С детства Иосиф знал, что снискать благодать Божию он мог через молитву. Обращаясь молитвой к Богу перед иконой, Иосиф, по совету наставников, старался избегать «многоглаголания». Он учился выражать мысль ясно и емко, тщательно подбирая слова, обращенные ко Всевышнему.
Его вера укреплялась не только многочисленными молитвами. Будучи певчим церковного хора и его солистом, Иосиф постоянно обращался к Царю Небесному в песнопениях. Руководители хора заботились о том, чтобы песнопения звучали не только совершенно с музыкальной точки зрения, но и вдохновенноисполнялись. А такого исполнения можно было достичь лишь певчим, находившимся в соответствующем душевном состоянии. Церковь учила, что певцы хора несут особую службу в храме, что музыка и пение не только сопровождают богослужение, они приближают человека к Богу, способствуют «небесному восхождению». Вряд ли можно понять целеустремленность Coco, его упорство в достижении своих целей, его прилежание в учебе, игнорируя его веру в Божию помощь тем, кто следует праведным путем, и в неминуемость Его наказания за неправедные поступки.
Стремление Иосифа к духовному совершенству усиливалось желанием стать священнослужителем, а стало быть, он исходил из того, что будет проводником Божественной благодати, выразителем Божией воли, духовным наставником верующих, руководителем на их земном пути. Православная церковь учит: «Священник являет собой образ Христа и совершает священнодействие силой и благодатью Божией». Современный архимандрит Рафаил так определяет роль священника в церковной жизни: «Священник – учитель, поскольку учит Евангельскому слову, руководствуясь толкованиями святых Отцов, а не собственными представлениями и домыслами. Впавший в ересь перестает быть учителем. Священник называется отцом, поскольку он участвует в духовном рождении христианина: от таинства крещения до обряда погребения. Священник называется наставником, так как он наставляет своих прихожан к исполнению Евангельских заповедей, руководствуясь патристической литературой (то есть сочинениями святых отцов православной церкви. – Прим. авт.).
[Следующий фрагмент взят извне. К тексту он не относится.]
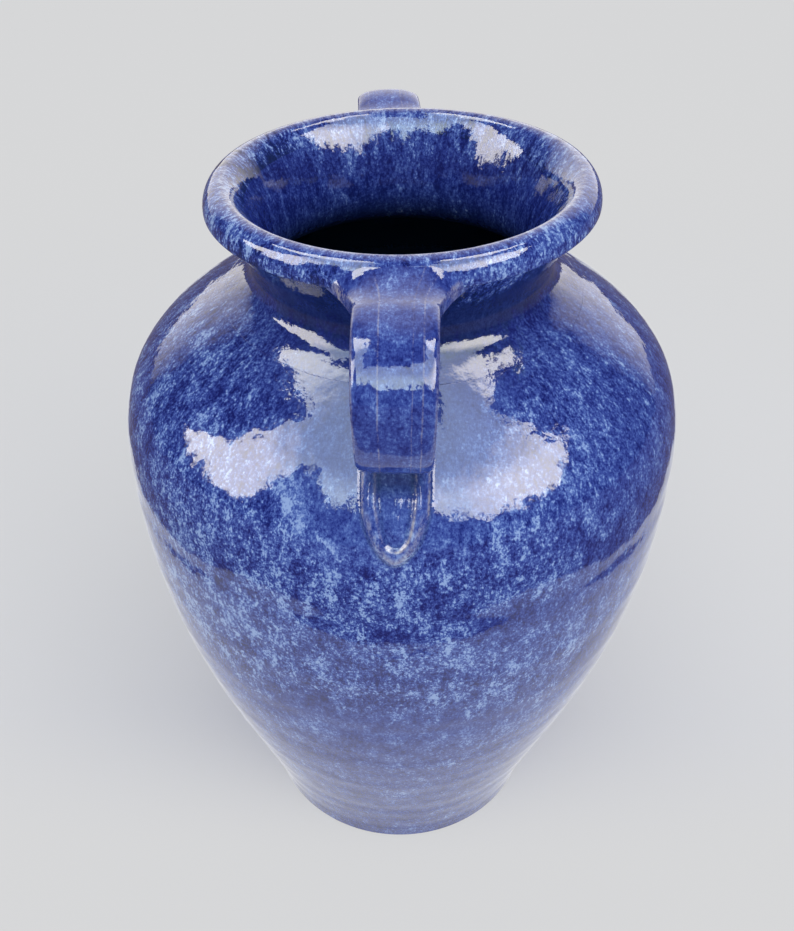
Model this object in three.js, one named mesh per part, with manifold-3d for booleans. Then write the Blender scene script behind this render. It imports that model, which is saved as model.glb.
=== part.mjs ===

Если он учит чему-либо, противоречащему церкви, то он теряет право на имя наставника, его слова превращаются в пустоцвет».
В юные годы Иосиф вряд ли мог представить себе более значительную и возвышенную миссию. Его учителя не сомневались в том, что Иосиф станет достойным священником. Известно, что по окончании Горийского духовного училища он получил отличные отметки по всем богословским предметам: священная история Ветхого Завета, священная история Нового Завета, православный катехизис, изъяснение богослужения с церковным уставом. Это свидетельствует о том, что он не только знал канонические тексты православия и порядок церковной службы, но еще подростком мог разъяснять смысл священных текстов, молитв, песнопений, икон, церковных таинств, разбираться в порядке богослужения.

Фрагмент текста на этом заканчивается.